Michael, thank you for submitting the full response. I re-read your report and looked at the relevant code and now I think I know what happened.

To make it work, you need to delete the metric descriptor for external.googleapis.com/prometheus/http_server_requests_seconds via an API call, which you can make at https://cloud.google.com/monitoring/api/ref_v3/rest/v3/projects.metricDescriptors/delete. Note that this operation will delete any data previously in this metric, but it won't affect other metrics.

Each quantile for a Prometheus summary metric is written to Stackdriver as an individual GAUGE. It's possible that something else in your system previously wrote metric external.googleapis.com/prometheus/http_server_requests_seconds as a CUMULATIVE. Because Stackdriver considers a metric type change as incompatible, as it would lose the data, it won't accept the write.

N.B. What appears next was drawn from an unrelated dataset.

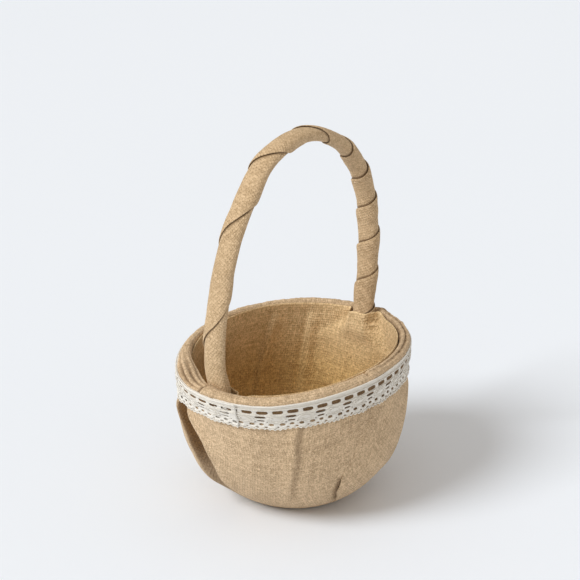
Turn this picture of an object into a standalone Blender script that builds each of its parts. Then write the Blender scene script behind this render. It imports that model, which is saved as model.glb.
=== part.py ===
"""Flower girl basket: a stiff oval bowl in burlap, with a lace band and a cloth-wrapped arch handle.

Metres. The arch stands in the XZ plane, +Z is up and z = 0 is the surface the basket stands on.
An inset is a distance into the bowl, square to its wall, counted from the outer cloth's face.
"""

import math

import bmesh
import bpy
from mathutils import Vector

# The bowl, measured on its outer cloth
BOWL_HEIGHT = 0.106
BASE_RADIUS = 0.036
RIM_RADIUS = 0.0770  # the mean of the rim's long and short half-lengths
WALL_POWER = 4.0  # how soon the wall turns upright
WALL_EASE = 0.95  # below 1 rounds the corner where the wall leaves the base
BASE_OVAL = -0.06  # the base is a little wider across the handle
RIM_OVAL = 0.13  # the handle pulls the rim long along X
OVAL_POWER = 1.3
RIM_DIP = 0.0042  # the rim is lower at the two feet of the handle
BASE_SHIFT = Vector((-0.0025, 0.0035, 0.0))  # the base is glued in a little off the rim's middle

# Sheet thicknesses and the clearance between neighbours
GAP = 0.0003
CLOTH = 0.0012
FORM_WALL = 0.0022
BOARD = 0.0015
LACE = 0.0009

# The rim
WIRE_RADIUS = 0.0015
WIRE_INSET = 0.003
WIRE_DROP = 0.0041  # its middle, below the top of the rim
FORM_DROP = 0.006
COVER_DROP = 0.0033
BINDING_OUTSIDE = 0.013  # how far the binding reaches down the outer wall
BINDING_INSIDE = 0.009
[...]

Thank you for your patience. Let me know whether it helped. I would be particularly interested if you are still running a different Prometheus client that insists to export http_server_requests_seconds as a CUMULATIVE, as Prometheus tolerates that, but also wouldn't work particularly well in aggregations.

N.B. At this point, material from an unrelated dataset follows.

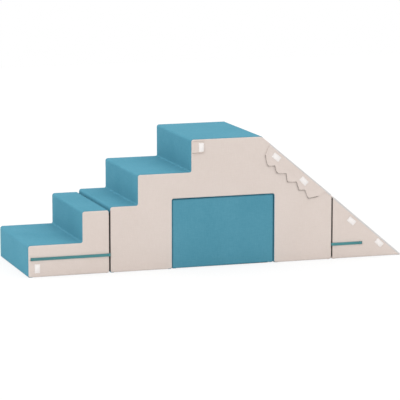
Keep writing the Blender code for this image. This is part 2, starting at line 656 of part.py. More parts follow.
def build_corner_tab(bridge):
    """A tab that folds out from the edge of the top riser, with a patch at its free end."""
    place = (SECOND_RISER + FLAP_HINGE_INSET, -CLEARANCE - FLAP / 2, PLATFORM_HEIGHT - TAB_DROP)
    hinge = new_frame("corner_tab_hinge", place, bridge)
    tab = box((0, -FLAP / 2, -TAB_WIDTH), (TAB_LENGTH, FLAP / 2, 0))
    new_piece("corner_tab", tab, hinge, "beige_fabric")
    outer = -FLAP / 2 - CLEARANCE - PATCH
    right = TAB_LENGTH - TAB_PATCH_SETBACK
    low = (right - PATCH_WIDTH, outer, -TAB_PATCH_DROP - PATCH_LENGTH)
    new_piece("corner_tab_patch", box(low, (right, outer + PATCH, -TAB_PATCH_DROP)), hinge, "white_tape")


def build_stair_patch(stair):
    """The upright patch low on the stair's near side."""
    low = (STAIR_PATCH_INSET, -CLEARANCE - PATCH, STAIR_PATCH_LIFT)
    high = (STAIR_PATCH_INSET + PATCH_WIDTH, -CLEARANCE, STAIR_PATCH_LIFT + PATCH_LENGTH)
    new_piece("stair_patch", box(low, high), stair, "white_tape")


def build_wedge_patches(wedge):
    """Two patches below the wedge's slide, in line with it."""
    slope = new_frame("wedge_patch_line", (0, 0, WEDGE_HEIGHT), wedge, (0, WEDGE_SLOPE, 0))
    for name, place in zip(("upper", "lower"), WEDGE_PATCH_PLACES):
        low = (place - PATCH_LENGTH / 2, -CLEARANCE - PATCH, -SLOPE_PATCH_DEPTH - PATCH_WIDTH / 2)
        high = (place + PATCH_LENGTH / 2, -CLEARANCE, -SLOPE_PATCH_DEPTH + PATCH_WIDTH / 2)
        new_piece(f"wedge_{name}_patch", box(low, high), slope, "white_tape")


def clear_scene():
    for old in list(bpy.data.objects):
        bpy.data.objects.remove(old, do_unlink=True)


def main():
    clear_scene()
    whole = new_frame("climber", (-TOTAL_LENGTH / 2, -DEPTH / 2, 0))
    stair = new_frame("stair_block", (0, 0, 0), whole)
    bridge = new_frame("bridge_block", (BRIDGE_X, 0, 0), whole)
    wedge = new_frame("wedge_block", (WEDGE_X, 0, 0), whole)
    filler = new_frame("tunnel_block", (FILLER_X, 0, 0), whole)
    build_stair(stair)
    build_bridge(bridge)
    build_wedge(wedge)
    build_filler(filler)
    stair_fold = -BAND_CENTRE
    wedge_fold = BRIDGE_LENGTH + BAND_CENTRE
    stair_strap_length = BRIDGE_X + stair_fold - STAIR_STRAP_END
    wedge_strap_length = WEDGE_STRAP_REACH + BLOCK_GAP - BAND_CENTRE
    joint_straps(bridge, "stair", stair_fold, STAIR_STRAP_HEIGHT, stair_strap_length, -1)
    joint_straps(bridge, "wedge", wedge_fold, WEDGE_STRAP_HEIGHT, wedge_strap_length, 1)
    tape_start = STAIR_STRAP_END + TAPE_SETBACK
    holding_tapes(stair, "stair", tape_start, STAIR_LENGTH - STRIP_START, STAIR_STRAP_HEIGHT)
    holding_tapes(wedge, "wedge", STRIP_START, WEDGE_STRAP_REACH - TAPE_SETBACK, WEDGE_STRAP_HEIGHT)
    build_ridge_flap(bridge)
    build_corner_tab(bridge)
    build_stair_patch(stair)
    build_wedge_patches(wedge)


main()
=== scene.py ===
# %% [markdown]
# # Soft play climber: foam blocks in sewn covers
# The real thing is a row of firm foam blocks. Each wears a fitted cloth cover that a zip closes, webbing
# straps hold the row together, and a few flaps and patches are sewn to the near side. The measured solids
# come first as a fixed frame. Every soft solid then gets a sewn piece in its place, and the small metal
# sliders stay, with softened edges and a better finish. All lengths are metres.

# %% Load the frame
import json
import math

import bmesh
import bpy
import numpy as np
from mathutils import Matrix, Vector, noise
from mathutils.kdtree import KDTree

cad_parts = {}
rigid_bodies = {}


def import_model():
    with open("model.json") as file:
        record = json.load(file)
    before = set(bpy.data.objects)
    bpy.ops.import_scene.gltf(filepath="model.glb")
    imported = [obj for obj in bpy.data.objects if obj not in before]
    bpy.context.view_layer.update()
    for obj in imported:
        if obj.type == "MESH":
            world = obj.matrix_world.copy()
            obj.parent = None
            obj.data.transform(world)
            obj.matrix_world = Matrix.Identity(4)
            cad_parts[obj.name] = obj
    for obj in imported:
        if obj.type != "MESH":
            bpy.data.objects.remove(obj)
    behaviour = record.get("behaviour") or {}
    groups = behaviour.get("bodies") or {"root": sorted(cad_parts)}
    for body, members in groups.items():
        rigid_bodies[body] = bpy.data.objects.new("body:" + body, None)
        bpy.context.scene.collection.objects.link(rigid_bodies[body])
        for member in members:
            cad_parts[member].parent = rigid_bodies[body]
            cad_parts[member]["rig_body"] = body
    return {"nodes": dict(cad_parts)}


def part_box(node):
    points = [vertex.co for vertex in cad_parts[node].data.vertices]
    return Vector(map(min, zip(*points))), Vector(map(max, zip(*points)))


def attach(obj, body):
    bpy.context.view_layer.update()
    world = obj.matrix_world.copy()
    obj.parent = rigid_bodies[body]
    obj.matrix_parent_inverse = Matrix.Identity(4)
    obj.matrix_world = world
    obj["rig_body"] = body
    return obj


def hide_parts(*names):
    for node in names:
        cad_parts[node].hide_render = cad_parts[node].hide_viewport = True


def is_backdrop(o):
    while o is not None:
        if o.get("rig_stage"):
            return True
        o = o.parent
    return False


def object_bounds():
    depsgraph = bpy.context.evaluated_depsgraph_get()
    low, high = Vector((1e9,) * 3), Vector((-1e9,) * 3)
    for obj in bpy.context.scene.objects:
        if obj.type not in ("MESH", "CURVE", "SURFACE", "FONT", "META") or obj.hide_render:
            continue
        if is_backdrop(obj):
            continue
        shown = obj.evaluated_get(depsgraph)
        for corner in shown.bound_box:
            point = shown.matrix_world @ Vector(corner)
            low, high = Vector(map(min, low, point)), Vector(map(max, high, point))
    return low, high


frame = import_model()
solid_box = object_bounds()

MM = 0.001
nodes = frame["nodes"]
print("solids in the frame:", len(nodes), "from", solid_box[0][:], "to", solid_box[1][:])

# %% [markdown]
# ## Sizes that the blocks share
# A cover is drawn from its block's profile, seen from the side. A corner is x, z and the radius of the
# cloth there, in the block's own place along the row, and the profile runs clockwise. Reading the ends of
# the blocks from the frame keeps the cloth on the foam. The tunnel block has slipped a little to the
# right in its opening, stands back a few millimetres, and its right end lies higher than its left.

# %% Profiles of the four blocks
BLOCK_SHIFT, BLOCK_RECESS = 3 * MM, 4 * MM
START = {body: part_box(f"{body}_near_panel")[0].x for body in ("stair", "bridge", "wedge", "tunnel_block")}
START["tunnel_block"] += BLOCK_SHIFT
NEAR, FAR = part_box("bridge_near_panel")[0].y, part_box("bridge_far_panel")[1].y

STAIR_FRONT, STAIR_RUN, STAIR_RUN_2 = -2.2 * MM, 252.5 * MM, 127.9 * MM
STAIR_TOP, STAIR_TOP_2 = 148.8 * MM, 293 * MM
BRIDGE_RUN, BRIDGE_RUN_2, PLATFORM_RUN = 131.7 * MM, 256.6 * MM, 341.7 * MM
BRIDGE_TOP, BRIDGE_TOP_2, PLATFORM_TOP = 307 * MM, 448.5 * MM, 600 * MM
SLIDE_RUN, SLIDE_END = 352.4 * MM, 305.8 * MM
LEFT_LEG, TUNNEL_RUN, TUNNEL_TOP = 297.3 * MM, 497.5 * MM, 326.8 * MM
WEDGE_RUN, WEDGE_TOP = 355 * MM, 301.5 * MM
BLOCK_RUN, BLOCK_TOP, BLOCK_TOP_2 = 494.5 * MM, 323.6 * MM, 325.6 * MM
BLOCK_LIFT, BLOCK_LIFT_2 = 0.5 * MM, 2.5 * MM
FOOT, ROUND_FOOT, NOSING, INNER = 8 * MM, 12 * MM, 12 * MM, 7 * MM
RIDGE, TIP, TUNNEL_CORNER = 5 * MM, 3 * MM, 8 * MM
RISER_BULGE, TREAD_BULGE, LONG_BULGE = 1.2 * MM, 1.5 * MM, 1.8 * MM
LIFT = 0.5 * MM
TURN_UNDER, TOE_TURN_UNDER = 20 * MM, 30 * MM
SEAM_FROM_CORNER = 12 * MM
SEAM_INSET = 8 * MM
CLOTH = 2 * MM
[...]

michael-barker commented 5 years ago

@jkohen Thanks for the detailed explanation! That did fix the issue. Does that mean all applications that report the http_server_requests_seconds metric then all of them have to report either a historgram or summary? There couldn't be one app reporting a quantile summary and another reporting a histogram? Sounds like this might be a limitation of Stackdriver.

jkohen commented 5 years ago

@fabxc what are your thoughts on this? @michael-barker you are correct. I wonder how often it is the case that a metric has different types. Queries that aggregate both wouldn't make sense. We can find ways around this, but the behavior will be harder to explain to users.